8:20 p.m. | One of the few people of color in the room, Ankur Dalal, gets up to speak. Dalal, a 39-year-old tax attorney from the Upper West Side and a member of Open New York, says that his parents came to New York penniless and were still able to find an apartment; but his generation isn’t as lucky. Again, hands holding the anti-rezoning posters rise in silent protest.

9:12 p.m. | It’s been almost three hours and we’ve made it through the public-comment portion of the meeting — more than 50 people have spoken. Over the last hour, the crowd has steadily thinned out. With many of the ranters gone, the energy in the room is much calmer. Now it’s mostly community-board members who have stuck around so they can vote on agenda items, along with roughly 30 in-it-until-the-end attendees.
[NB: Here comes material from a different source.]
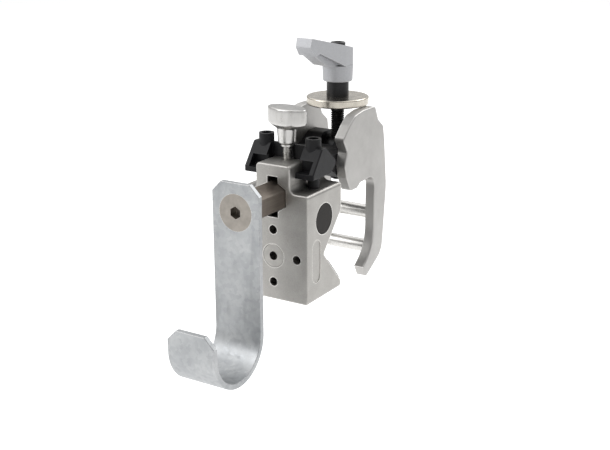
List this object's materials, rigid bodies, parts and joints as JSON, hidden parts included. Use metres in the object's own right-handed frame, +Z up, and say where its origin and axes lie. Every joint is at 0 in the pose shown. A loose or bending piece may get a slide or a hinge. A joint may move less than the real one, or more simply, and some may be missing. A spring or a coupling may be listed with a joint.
{
  "type": "super clamp",
  "caption": "Tube clamp with a V fixed jaw, swing-bolt hook jaw with indexing lever, hex spigot socket with wing screw, and a bolt-on J cable hook.",
  "frame": {"origin": "on the axis of the gripped tube, midway along the jaws", "axes": "+X along the tube, +Y away from the fixed jaw, +Z up towards the lever"},
  "size_m": [0.0442, 0.1664, 0.1669],
  "materials": {
    "cast_aluminium": "satin",
    "black_rubber": "matte",
    "dark_steel": "satin",
    "plain_steel": "satin",
    "black_casting": "satin",
    "black_steel": "satin",
    "plate_aluminium": "satin",
    "nickel_plate": "polished",
    "silver_coat": "satin",
    "polished_aluminium": "polished",
    "brass": "satin",
    "spigot_steel": "satin",
    "zinc_plate": "satin"
  },
  "bodies": {
    "jaw": {"fixed_jaw": "cast_aluminium", "v_liners": "black_rubber", "side_plugs": "dark_steel", "threaded_insert": "plain_steel", "hinge_block": "black_casting", "block_screws": "black_steel", "jaw_pivot_pin": "plain_steel"},
    "hook_jaw": {"jaw_plate_right": "plate_aluminium", "jaw_plate_left": "plate_aluminium", "jaw_spacers": "plain_steel"},
    "swing_bolt": {"trunnion": "black_steel"},
    "disc": {"pressure_disc": "nickel_plate"},
    "screw": {"clamp_screw": "black_steel", "retaining_ring": "black_steel", "lever_insert": "black_steel", "lever_cap_screw": "black_steel", "lever_spring": "plain_steel"},
    "lever": {"lever_handle": "silver_coat"},
    "shoe": {"locking_shoe": "brass"},
    "wing": {"wing_head": "polished_aluminium", "wing_stem": "plain_steel"},
    "spigot": {"hex_spigot": "spigot_steel", "countersunk_screw": "nickel_plate"},
    "hook": {"cable_hook": "zinc_plate"}
  },
  "joints": [
    {"name": "bolt_swing", "type": "hinge", "parent": "jaw", "child": "swing_bolt", "pos_m": [0, 0.0187, 0.0468], "axis": [1, 0, 0], "range_deg": [-40, 0]},
    {"name": "disc_travel", "type": "slide", "parent": "swing_bolt", "child": "disc", "axis": [0, 0, 1], "range_m": [0, 0.015]},
    {"name": "screw_turn", "type": "hinge", "parent": "disc", "child": "screw", "pos_m": [0, 0.0187, 0.07], "axis": [0, 0, 1], "range_deg": [0, 4320]},
    {"name": "lever_lift", "type": "slide", "parent": "screw", "child": "lever", "axis": [0, 0, 1], "range_m": [0, 0.004], "stiffness_N_per_m": 900, "deforming": ["lever_spring"]},
    {"name": "jaw_swing", "type": "hinge", "parent": "jaw", "child": "hook_jaw", "pos_m": [0, -0.001, 0.0425], "axis": [1, 0, 0], "range_deg": [0, 30]},
    {"name": "wing_travel", "type": "slide", "parent": "jaw", "child": "shoe", "axis": [0, 0, 1], "range_m": [0, 0.003]},
    {"name": "wing_turn", "type": "hinge", "parent": "shoe", "child": "wing", "pos_m": [0, -0.0357, 0.06], "axis": [0, 0, 1], "range_deg": [0, 1350]},
    {"name": "spigot_slide", "type": "slide", "parent": "jaw", "child": "spigot", "axis": [0, -1, 0], "range_m": [0, 0.03]},
    {"name": "hook_turn", "type": "hinge", "parent": "spigot", "child": "hook", "pos_m": [0, -0.084, 0.0335], "axis": [0, -1, 0], "range_deg": [-90, 90]}
  ],
  "couplings": [
    {"joint": "disc_travel", "follows": "screw_turn", "m_per_rad": 0.00019894},
    {"joint": "jaw_swing", "follows": "screw_turn", "ratio": 0.0069444},
    {"joint": "wing_turn", "follows": "wing_travel", "rad_per_m": 7853.9}
  ]
}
9:38 p.m. | After a handful of mind-numbing committee reports on liquor licenses and sidewalk-café applications, Anita Brandt of the board’s Soho/Noho Working Group takes the microphone. A short, older woman with a white bob and rounded cat-eye glasses, she dives right into the board’s resolution against the rezoning, which she says “fails to meet its stated goals to create affordable housing, allow a wider range of commercial and residential uses, and support the creative community.”

9:52 p.m. | Board members break out in a round of questions and comments on the resolution. Treasurer Antony Wong, dressed in a crisp, white button-down, says angrily that “there are non-English-speaking residents within the opportunity zone that still at this point in time do not know about the plan. You saw tonight we didn’t have a translator. DCP didn’t have a translator at previous meetings.”

10:31 p.m. | Four hours into the meeting, the board finally takes a vote on the rezoning. One by one, as board members’ names are called, all but one votes against the plan, in a 37-to-1 vote. After the last vote is logged, the room breaks out into modest applause. Kiely adjourns the meeting. The 50 remaining attendees quickly collapse their folding chairs, lean them against the wall, and head up the stairs and back out into the muggy July night.